## begin Data segment
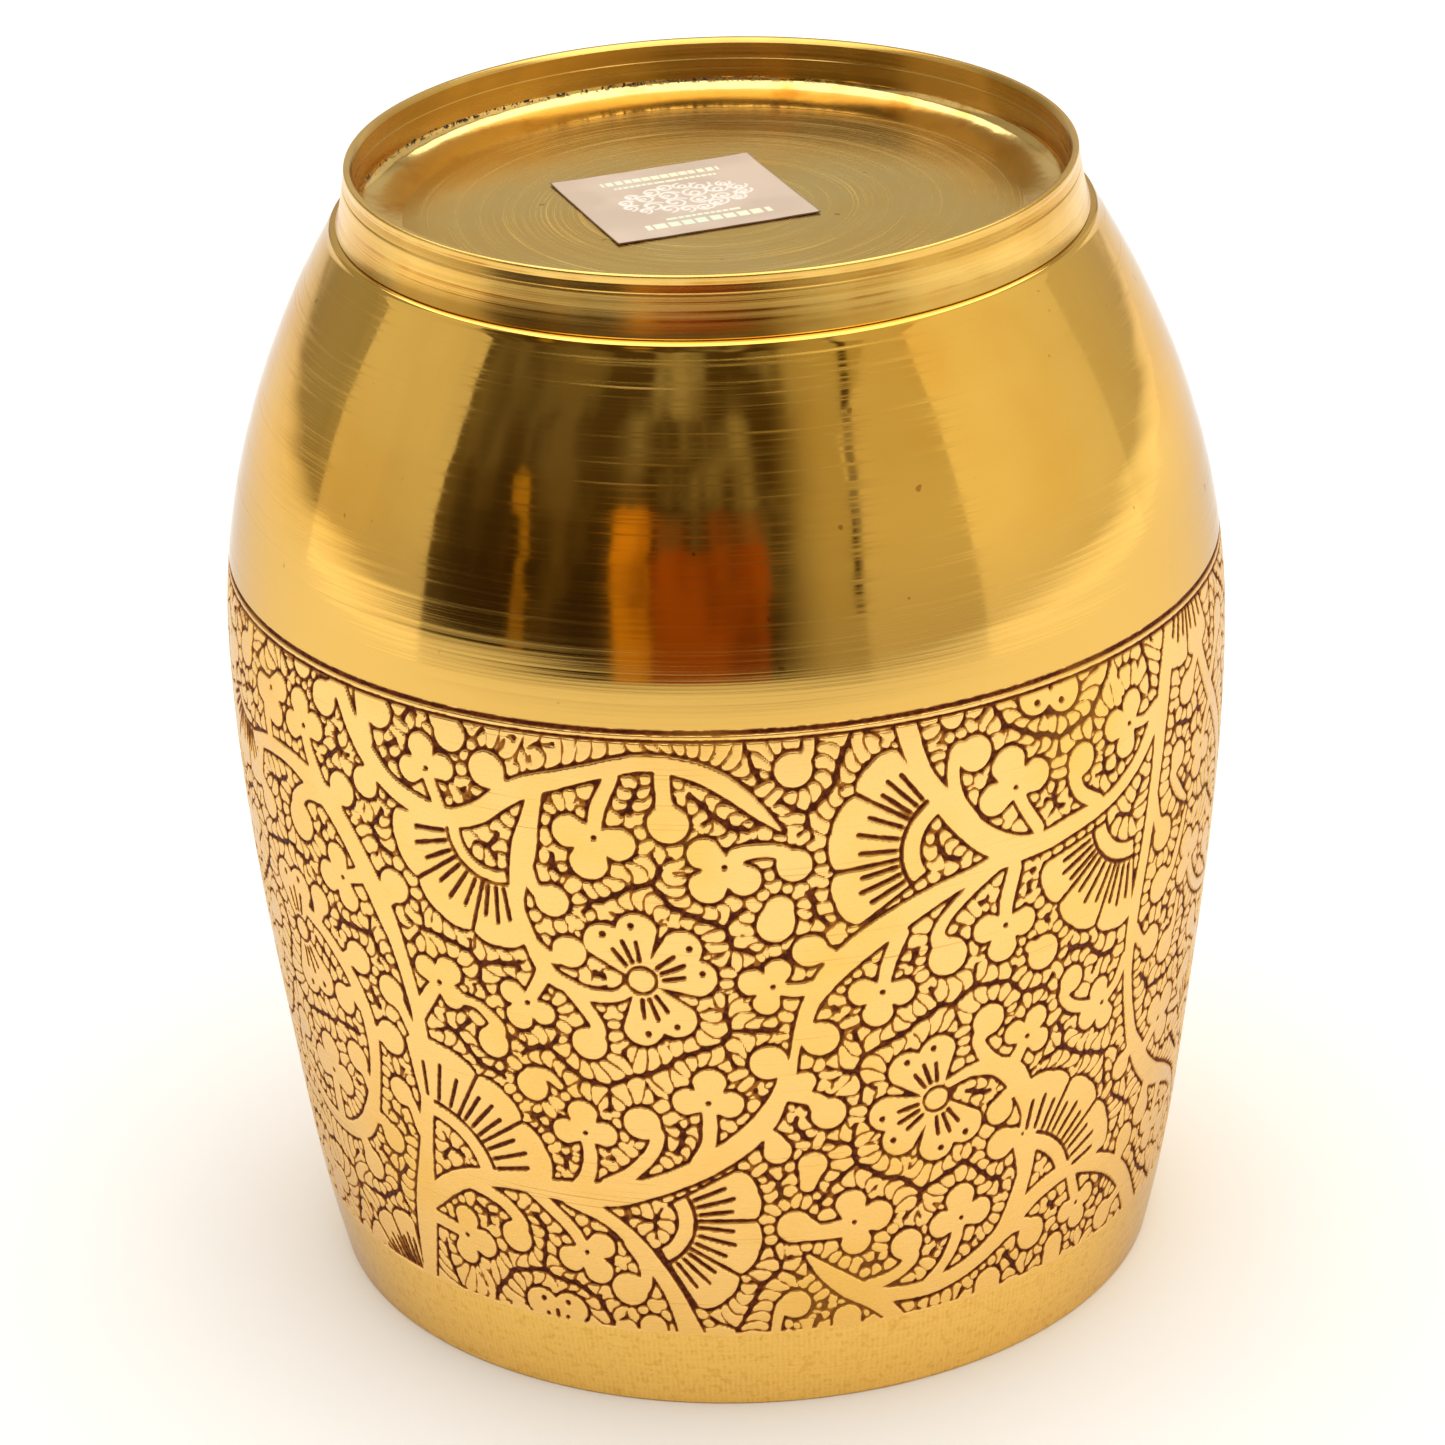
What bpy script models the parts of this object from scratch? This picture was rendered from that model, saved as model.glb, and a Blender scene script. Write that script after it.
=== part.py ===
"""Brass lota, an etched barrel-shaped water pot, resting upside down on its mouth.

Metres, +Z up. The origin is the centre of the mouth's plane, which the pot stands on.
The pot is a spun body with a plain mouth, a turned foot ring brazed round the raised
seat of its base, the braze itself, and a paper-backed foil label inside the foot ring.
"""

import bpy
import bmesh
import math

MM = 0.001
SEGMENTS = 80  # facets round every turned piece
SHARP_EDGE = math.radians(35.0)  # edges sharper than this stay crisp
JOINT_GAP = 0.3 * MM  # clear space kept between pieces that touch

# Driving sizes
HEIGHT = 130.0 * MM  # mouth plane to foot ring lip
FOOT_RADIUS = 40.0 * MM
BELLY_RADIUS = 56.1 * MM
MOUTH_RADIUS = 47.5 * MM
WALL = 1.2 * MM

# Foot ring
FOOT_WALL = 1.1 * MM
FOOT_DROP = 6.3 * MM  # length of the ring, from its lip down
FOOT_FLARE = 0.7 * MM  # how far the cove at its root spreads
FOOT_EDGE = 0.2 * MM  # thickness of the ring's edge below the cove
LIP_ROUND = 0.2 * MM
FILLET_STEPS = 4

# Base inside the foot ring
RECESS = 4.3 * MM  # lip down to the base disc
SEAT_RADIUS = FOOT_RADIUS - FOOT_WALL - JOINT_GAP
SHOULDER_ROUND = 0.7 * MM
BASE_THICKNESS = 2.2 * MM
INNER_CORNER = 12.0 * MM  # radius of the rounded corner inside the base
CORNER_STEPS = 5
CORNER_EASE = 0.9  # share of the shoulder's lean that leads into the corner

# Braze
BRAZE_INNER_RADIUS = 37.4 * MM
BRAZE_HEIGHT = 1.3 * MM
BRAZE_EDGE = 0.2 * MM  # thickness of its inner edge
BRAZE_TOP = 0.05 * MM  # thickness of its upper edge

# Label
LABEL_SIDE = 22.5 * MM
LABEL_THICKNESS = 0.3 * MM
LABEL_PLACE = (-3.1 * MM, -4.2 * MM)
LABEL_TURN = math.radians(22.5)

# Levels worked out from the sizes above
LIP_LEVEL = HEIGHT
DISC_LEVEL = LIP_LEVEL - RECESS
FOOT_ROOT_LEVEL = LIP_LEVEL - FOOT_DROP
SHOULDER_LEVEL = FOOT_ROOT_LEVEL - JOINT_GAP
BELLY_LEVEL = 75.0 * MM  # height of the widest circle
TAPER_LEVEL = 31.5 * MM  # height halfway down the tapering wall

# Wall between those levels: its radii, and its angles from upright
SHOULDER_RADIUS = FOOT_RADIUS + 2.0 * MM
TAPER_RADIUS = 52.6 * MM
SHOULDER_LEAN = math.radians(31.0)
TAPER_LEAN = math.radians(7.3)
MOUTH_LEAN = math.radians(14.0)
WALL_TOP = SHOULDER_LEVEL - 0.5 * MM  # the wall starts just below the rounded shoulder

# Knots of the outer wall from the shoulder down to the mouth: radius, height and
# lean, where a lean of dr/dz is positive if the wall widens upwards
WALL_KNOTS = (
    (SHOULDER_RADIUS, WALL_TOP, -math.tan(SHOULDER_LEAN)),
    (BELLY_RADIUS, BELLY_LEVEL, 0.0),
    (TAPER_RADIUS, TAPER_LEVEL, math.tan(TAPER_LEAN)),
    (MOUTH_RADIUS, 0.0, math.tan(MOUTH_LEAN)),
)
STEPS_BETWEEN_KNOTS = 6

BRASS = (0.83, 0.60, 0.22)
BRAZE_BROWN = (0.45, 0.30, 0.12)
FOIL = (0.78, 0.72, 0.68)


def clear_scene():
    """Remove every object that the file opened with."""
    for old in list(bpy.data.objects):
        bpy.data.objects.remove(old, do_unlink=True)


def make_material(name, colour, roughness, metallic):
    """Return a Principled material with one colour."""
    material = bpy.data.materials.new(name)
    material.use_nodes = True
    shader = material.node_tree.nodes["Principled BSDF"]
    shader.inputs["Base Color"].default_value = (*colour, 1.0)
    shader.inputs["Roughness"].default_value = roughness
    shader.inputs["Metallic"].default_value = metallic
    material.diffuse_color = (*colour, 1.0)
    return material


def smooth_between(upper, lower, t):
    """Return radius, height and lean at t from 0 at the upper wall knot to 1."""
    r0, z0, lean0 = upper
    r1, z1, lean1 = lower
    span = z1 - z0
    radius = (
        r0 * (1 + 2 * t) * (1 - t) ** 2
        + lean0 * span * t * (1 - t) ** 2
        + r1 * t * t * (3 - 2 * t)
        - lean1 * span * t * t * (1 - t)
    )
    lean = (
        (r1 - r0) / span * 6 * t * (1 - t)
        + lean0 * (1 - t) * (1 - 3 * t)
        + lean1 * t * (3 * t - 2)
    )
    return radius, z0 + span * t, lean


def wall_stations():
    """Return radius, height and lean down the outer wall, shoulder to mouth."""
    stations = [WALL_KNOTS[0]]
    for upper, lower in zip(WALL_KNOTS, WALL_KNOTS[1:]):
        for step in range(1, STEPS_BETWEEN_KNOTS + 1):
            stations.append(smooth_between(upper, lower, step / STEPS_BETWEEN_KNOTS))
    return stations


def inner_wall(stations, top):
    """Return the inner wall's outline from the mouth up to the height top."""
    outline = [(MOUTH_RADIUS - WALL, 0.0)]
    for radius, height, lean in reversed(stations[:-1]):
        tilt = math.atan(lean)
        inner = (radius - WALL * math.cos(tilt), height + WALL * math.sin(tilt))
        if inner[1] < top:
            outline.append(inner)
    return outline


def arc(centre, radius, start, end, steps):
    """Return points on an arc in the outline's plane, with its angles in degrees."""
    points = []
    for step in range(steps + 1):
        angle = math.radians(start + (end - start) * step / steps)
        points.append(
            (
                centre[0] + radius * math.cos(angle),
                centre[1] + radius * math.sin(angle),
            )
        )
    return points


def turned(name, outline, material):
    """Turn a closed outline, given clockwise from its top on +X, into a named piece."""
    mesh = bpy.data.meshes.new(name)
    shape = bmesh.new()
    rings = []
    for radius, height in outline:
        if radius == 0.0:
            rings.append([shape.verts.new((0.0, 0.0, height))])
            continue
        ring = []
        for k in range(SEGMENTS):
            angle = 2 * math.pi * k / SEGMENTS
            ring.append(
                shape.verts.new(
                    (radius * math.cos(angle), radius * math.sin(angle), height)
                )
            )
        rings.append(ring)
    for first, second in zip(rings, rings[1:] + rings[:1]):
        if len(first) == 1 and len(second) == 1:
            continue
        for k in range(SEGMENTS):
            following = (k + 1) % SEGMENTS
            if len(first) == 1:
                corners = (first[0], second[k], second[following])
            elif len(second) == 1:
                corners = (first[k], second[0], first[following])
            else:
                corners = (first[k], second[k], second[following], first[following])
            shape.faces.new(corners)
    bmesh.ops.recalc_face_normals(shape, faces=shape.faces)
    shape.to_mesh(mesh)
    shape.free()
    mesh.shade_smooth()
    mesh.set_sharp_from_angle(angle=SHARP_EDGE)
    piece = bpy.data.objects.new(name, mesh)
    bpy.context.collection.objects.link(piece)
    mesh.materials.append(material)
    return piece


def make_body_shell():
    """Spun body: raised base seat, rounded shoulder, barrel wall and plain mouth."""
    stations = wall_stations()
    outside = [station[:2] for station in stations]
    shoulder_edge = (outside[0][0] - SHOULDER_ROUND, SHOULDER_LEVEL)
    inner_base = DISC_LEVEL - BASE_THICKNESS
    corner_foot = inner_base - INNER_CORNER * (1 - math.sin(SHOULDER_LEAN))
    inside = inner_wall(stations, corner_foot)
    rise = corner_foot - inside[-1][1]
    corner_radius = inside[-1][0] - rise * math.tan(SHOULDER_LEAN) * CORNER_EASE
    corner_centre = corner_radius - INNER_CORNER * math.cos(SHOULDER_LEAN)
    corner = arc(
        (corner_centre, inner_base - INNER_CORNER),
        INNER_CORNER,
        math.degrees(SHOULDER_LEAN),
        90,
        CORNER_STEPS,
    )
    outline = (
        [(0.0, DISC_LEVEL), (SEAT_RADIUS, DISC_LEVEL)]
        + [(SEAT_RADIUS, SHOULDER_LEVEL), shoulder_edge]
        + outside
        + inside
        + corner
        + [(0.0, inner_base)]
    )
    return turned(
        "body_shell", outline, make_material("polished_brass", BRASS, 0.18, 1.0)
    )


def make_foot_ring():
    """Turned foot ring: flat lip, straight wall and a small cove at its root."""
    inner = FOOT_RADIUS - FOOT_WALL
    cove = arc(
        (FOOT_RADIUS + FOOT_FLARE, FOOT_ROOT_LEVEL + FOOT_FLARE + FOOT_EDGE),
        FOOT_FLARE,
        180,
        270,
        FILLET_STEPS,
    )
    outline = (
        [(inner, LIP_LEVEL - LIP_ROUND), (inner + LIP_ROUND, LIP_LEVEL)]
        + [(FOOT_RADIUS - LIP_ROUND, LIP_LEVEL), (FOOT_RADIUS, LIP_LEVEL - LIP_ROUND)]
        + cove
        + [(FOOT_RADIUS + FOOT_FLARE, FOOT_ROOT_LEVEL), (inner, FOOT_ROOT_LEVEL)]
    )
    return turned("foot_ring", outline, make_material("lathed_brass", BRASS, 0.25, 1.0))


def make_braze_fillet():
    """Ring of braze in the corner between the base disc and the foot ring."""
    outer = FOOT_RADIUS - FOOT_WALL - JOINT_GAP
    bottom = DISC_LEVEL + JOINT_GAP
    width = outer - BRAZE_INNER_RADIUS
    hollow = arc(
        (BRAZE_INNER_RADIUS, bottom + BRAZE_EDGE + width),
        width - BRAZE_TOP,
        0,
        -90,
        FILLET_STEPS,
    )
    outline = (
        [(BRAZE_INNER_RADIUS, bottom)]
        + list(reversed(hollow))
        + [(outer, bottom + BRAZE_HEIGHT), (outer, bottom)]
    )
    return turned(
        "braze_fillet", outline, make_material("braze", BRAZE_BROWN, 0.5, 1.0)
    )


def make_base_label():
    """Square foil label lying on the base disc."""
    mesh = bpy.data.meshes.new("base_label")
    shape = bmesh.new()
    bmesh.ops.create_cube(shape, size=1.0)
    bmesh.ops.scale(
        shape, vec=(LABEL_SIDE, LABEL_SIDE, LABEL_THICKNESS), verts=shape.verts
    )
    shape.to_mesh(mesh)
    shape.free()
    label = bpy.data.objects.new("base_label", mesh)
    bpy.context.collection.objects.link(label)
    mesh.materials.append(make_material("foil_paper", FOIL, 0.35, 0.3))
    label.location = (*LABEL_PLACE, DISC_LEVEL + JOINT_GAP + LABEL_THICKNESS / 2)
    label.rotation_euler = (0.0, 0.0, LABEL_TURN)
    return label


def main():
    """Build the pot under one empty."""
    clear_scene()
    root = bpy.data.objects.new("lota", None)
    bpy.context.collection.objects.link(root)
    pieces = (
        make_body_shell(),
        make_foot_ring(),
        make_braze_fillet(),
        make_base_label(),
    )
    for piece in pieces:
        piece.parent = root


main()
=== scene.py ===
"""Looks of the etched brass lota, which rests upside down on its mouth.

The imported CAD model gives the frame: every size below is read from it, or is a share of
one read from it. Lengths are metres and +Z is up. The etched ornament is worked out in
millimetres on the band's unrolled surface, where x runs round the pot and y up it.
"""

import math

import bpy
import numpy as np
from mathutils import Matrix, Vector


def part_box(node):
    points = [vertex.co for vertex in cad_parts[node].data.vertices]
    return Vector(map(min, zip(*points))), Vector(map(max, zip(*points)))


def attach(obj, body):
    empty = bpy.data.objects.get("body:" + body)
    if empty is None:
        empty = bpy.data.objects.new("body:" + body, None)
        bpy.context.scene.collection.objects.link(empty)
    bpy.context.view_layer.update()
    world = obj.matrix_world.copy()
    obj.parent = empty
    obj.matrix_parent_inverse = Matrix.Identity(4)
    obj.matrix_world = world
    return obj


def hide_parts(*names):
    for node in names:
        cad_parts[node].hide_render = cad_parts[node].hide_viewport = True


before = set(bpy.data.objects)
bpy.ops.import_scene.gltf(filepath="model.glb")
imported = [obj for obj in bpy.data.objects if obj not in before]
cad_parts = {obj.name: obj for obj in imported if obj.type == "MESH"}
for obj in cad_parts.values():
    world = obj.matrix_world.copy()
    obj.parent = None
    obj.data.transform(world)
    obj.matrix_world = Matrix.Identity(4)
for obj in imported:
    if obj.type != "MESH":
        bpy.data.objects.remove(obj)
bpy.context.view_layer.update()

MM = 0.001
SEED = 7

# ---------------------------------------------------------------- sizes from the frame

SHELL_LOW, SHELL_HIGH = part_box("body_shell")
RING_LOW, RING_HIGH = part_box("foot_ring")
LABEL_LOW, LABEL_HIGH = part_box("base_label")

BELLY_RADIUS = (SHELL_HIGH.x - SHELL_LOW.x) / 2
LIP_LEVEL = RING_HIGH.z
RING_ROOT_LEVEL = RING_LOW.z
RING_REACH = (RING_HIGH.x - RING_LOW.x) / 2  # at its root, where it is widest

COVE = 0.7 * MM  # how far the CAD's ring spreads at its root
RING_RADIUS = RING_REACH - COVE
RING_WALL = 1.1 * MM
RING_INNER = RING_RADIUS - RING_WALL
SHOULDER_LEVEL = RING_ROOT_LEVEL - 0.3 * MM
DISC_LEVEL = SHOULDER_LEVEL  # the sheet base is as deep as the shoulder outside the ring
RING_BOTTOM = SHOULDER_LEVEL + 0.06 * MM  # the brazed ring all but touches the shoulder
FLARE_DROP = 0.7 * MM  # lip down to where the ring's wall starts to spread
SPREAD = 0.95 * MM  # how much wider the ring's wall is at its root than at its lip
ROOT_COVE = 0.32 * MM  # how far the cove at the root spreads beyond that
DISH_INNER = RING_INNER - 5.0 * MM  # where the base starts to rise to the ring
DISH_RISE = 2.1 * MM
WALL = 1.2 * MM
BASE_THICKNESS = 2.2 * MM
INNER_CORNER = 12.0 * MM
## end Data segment
## Prompt
Emit, unaltered, the lines from the top of the listing down through the line that holds "resting upside down on its mouth."; emit nothing else.

## Exercise response
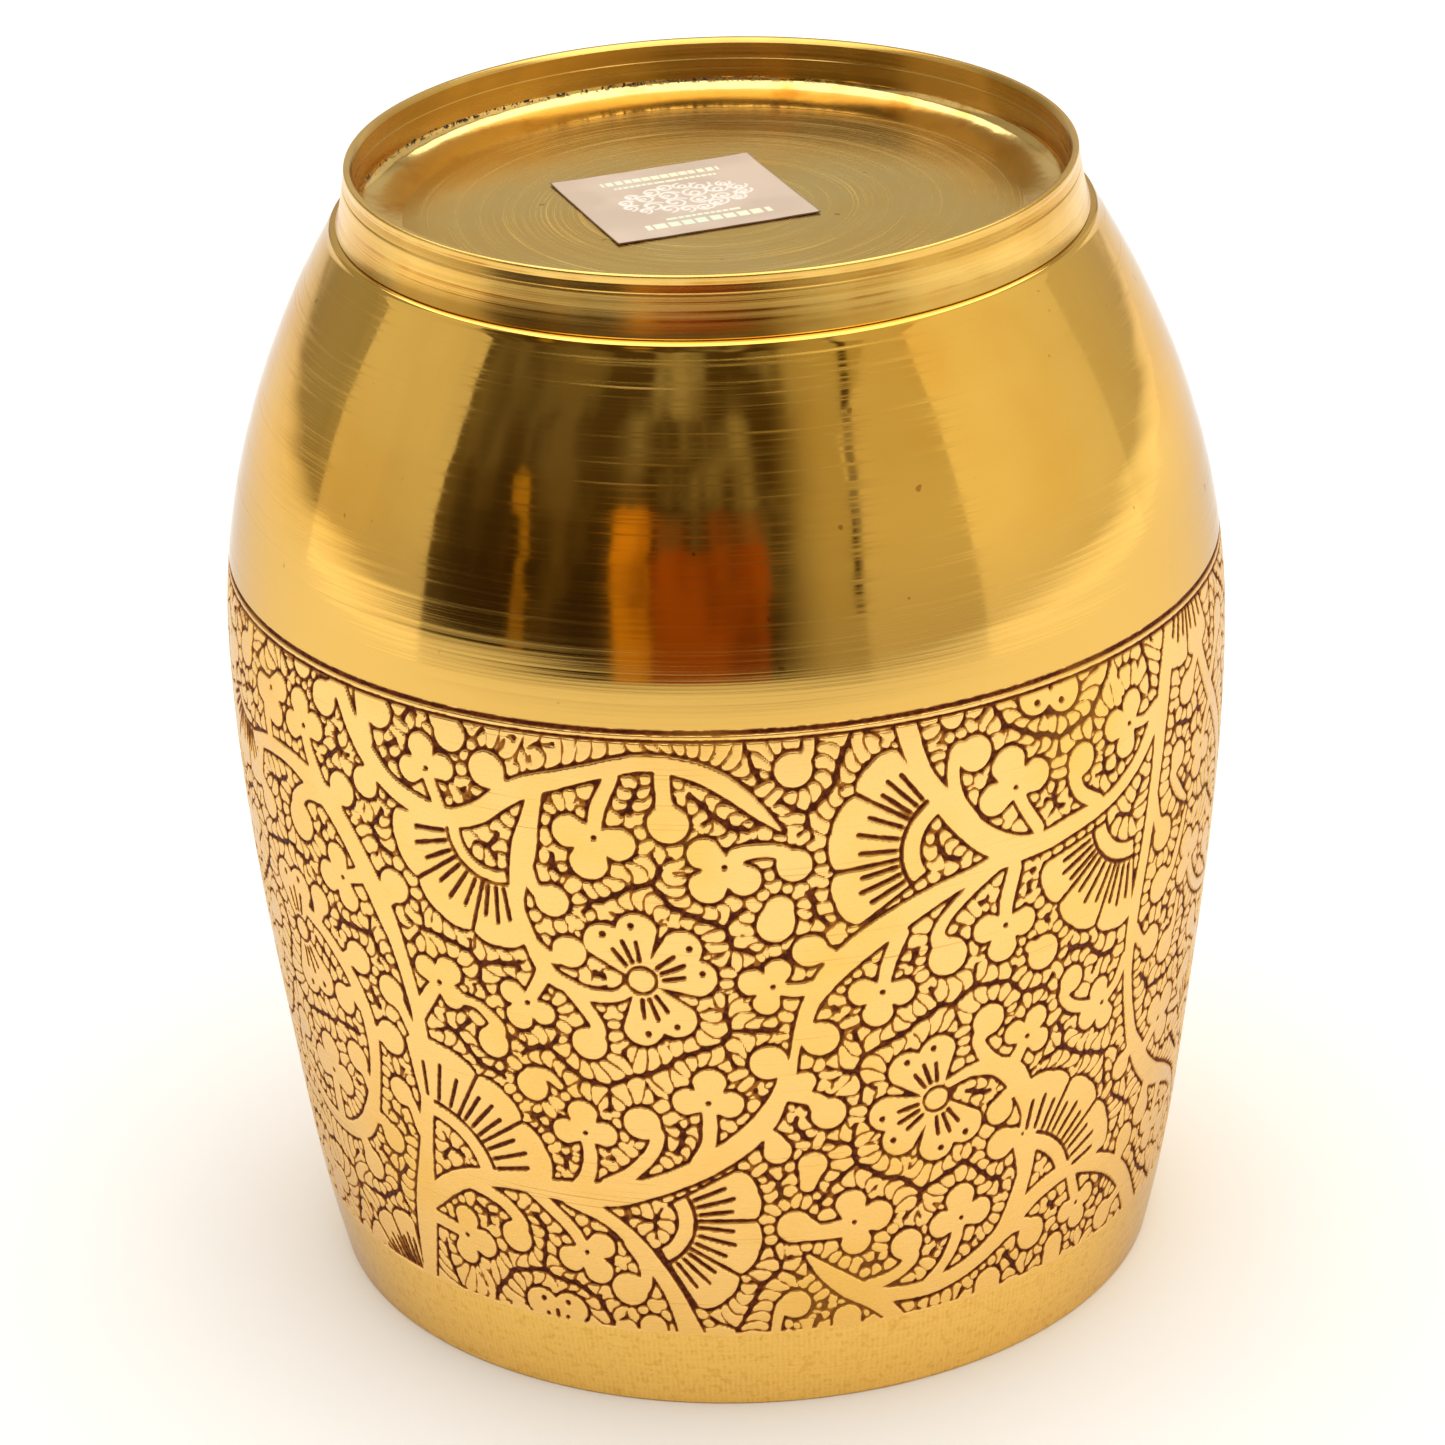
What bpy script models the parts of this object from scratch? This picture was rendered from that model, saved as model.glb, and a Blender scene script. Write that script after it.
=== part.py ===
"""Brass lota, an etched barrel-shaped water pot, resting upside down on its mouth.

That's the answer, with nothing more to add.